Said Vlasic, "I'm here to play my game, help the team win. If I get credit or I don't I'm not worried about that. I get it from the players, the coaches, the GMs throughout the league. That’s the No. 1 thing. In order to make teams (like Canada) the GMs have to like the way you play and that’s where I get my credit."

The first GM he got on his side was Doug Wilson.

"We knew how good he was because he was excellent at training camp," Wilson explained. "Then we watched him play 30 to 35 minutes a game in the Memorial Cup. Still he's so young. But it's funny. At the end of training camp, I remember a meeting we had with all of our people -- scouts and coaches. We asked them all to submit a list of players they thought should make our season-opening roster. It was no surprise that Vlasic's name was on all of the lists."

Wilson continued, "Those experiences have really fast-tracked his growth as a player. He's got an amazing amount of poise. He does the right thing just about every time he's on the ice.

"He's got an advanced, very mature hockey mind. He's mature beyond his years. His mom and dad are former defensemen. Maybe that's where all his brains come from."
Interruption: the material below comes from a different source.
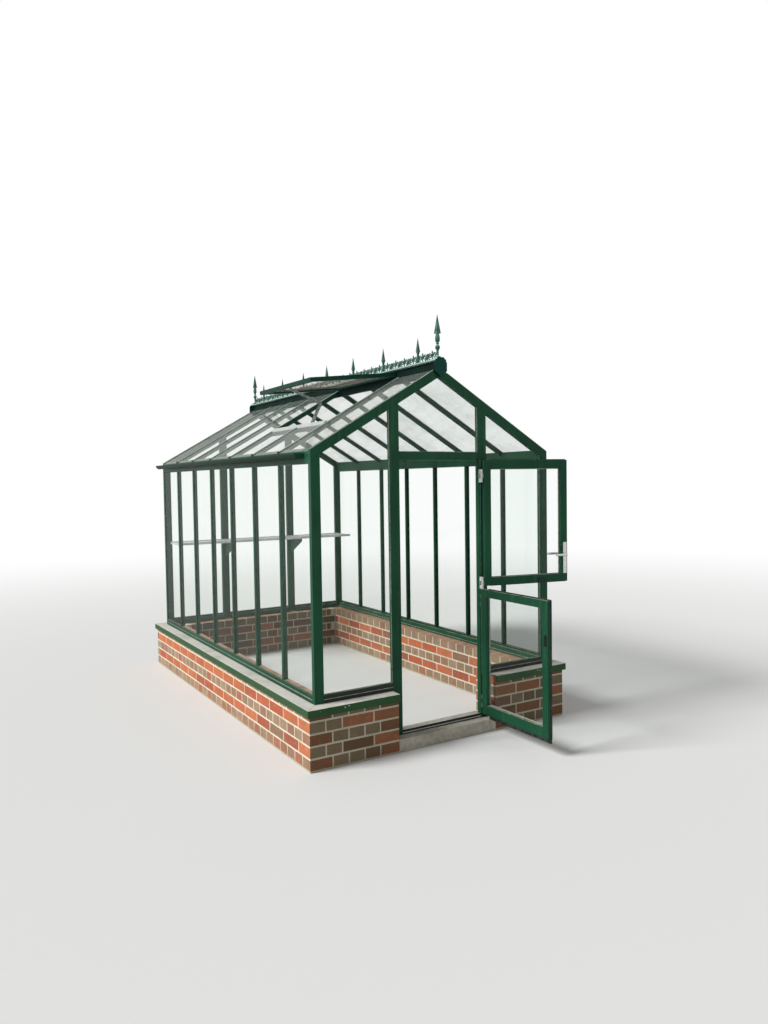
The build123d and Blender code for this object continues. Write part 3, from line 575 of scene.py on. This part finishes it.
# Ridge beam: the same coat, pale along the flat cap with dust and a painted highlight,
# nearly black below it on the web, where the cap overhangs it, as painted shade.
ridge_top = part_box("ridge_beam")[1].z
house_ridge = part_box("gable_rafters")[1].z
cap_rise = 0.040
ridge_paint, shader, place = new_finish("ridge_coat")
# Cap painted pale with dust and a painted highlight; web below painted near black as shade.
capped = place.axis(2).between(house_ridge + cap_rise, house_ridge + cap_rise + 0.005)
cap_dust_and_highlight = place.cloud(18, 4).blend((0.28, 0.44, 0.36, 1), (0.42, 0.58, 0.50, 1))
web_painted_shade = place.cloud(6, 3).blend((0.003, 0.010, 0.009, 1), (0.006, 0.022, 0.018, 1))
gable_end = place.facing(1).between(-0.5, -0.8)
covered = (1 - gable_end) * capped
colour = covered.blend(gable_end.blend(web_painted_shade, (0.012, 0.062, 0.050, 1)), cap_dust_and_highlight)
feed(shader, {"Base Color": colour, "Roughness": 0.6, "Specular IOR Level": 0.05})
soften("ridge_beam", frame_radius, ridge_paint)


# Roof bars: the same section on the slope, their caps pale with dust and a painted sheen
# of the sky, each with a dark clip over the gutter that keeps the pane from sliding.
slope_paint, shader, place = new_finish("roof_bars_dust_and_sheen")
# Upward faces painted pale: dust and a painted sky sheen.
upward = place.facing(2).between(0.3, 0.7)
cap_dust_and_sky_sheen = place.cloud(11, 4).blend((0.20, 0.34, 0.30, 1), (0.36, 0.47, 0.45, 1))
colour = (upward * 0.85).blend((0.012, 0.060, 0.036, 1), cap_dust_and_sky_sheen)
feed(shader, {"Base Color": colour, "Roughness": 0.5, "Specular IOR Level": 0.25})
dress(slope_paint, "roof_bars")
rafter_low, rafter_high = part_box("gable_rafters")
half_width, house_front, house_back = rafter_high.x, rafter_low.y, rafter_high.y
roof_pitch = radians(30)
eave_height = rafter_high.z - half_width * tan(roof_pitch)
gable_depth = 0.038
bay_count = 7
bay = (house_back - house_front - gable_depth) / bay_count
bay_lines = [house_front + gable_depth / 2 + index * bay for index in range(bay_count + 1)]
clip_half, clip_in, clip_out = 0.013, 0.006, 0.004
clip_height = (eave_height - 0.016, eave_height + 0.004)
clips = []
for side in (-1, 1):
    hook = (side * (half_width - clip_in), side * (half_width + clip_out))
    for y in bay_lines[1:-1]:
        clips.append((hook, (y - clip_half, y + clip_half), clip_height))
box_mesh("pane_clips", clips, black_paint, "house")


# Glass: 4 mm clear float panes with the faint green of their thickness, rain marks
# and a film of dust, heavier on the roof.
def new_glass(name, film_low, film_high, streaks, mirror, dust):
    """Clear glass that mirrors by the angle and carries a little pale dust."""
    material, shader, place = new_finish(name)
    mirrored = place.node("ShaderNodeFresnel", {}, {"IOR": 1.45})
    mirrored = mirrored * (1 - place.node("ShaderNodeNewGeometry", {}, {}, "Backfacing"))
    clouded = place.cloud(2.4, 5).between(0.40, 0.72)
    run = place.stretched(30, 30, 1.1).cloud(1.0, 4).between(0.55, 0.80)
    dusty = film_low + (film_high - film_low) * clouded + streaks * run
    feed(shader, {"Base Color": (0.86, 0.90, 0.88, 1), "Metallic": 1.0, "Roughness": 0.04})
    open_pane = place.node("ShaderNodeBsdfTransparent", {}, {"Color": (0.980, 0.992, 0.985, 1)})
    shine = Wire(material.node_tree, shader.outputs[0])
    film = place.node("ShaderNodeBsdfDiffuse", {}, {"Color": dust, "Roughness": 0.5})
    clean = place.node("ShaderNodeMixShader", {}, {0: mirrored * mirror, 1: open_pane, 2: shine})
    show(material, place.node("ShaderNodeMixShader", {}, {0: dusty, 1: clean, 2: film}))
    return material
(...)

A little defensemen humor.

But in the Stanley Cup Playoffs, when the pace is frenzied and the stakes are at their highest, defensemen are asked to make split-second decisions. In their own end of the rink, they face physical challenges against the most powerful and skilled players in the world. Up the ice, they are asked to move the puck and create offense.

That’s all.

It's certainly even more clear that Marc-Edouard Vlasic finished is smarter than his 20 years and finished Hockey 101 many years ago.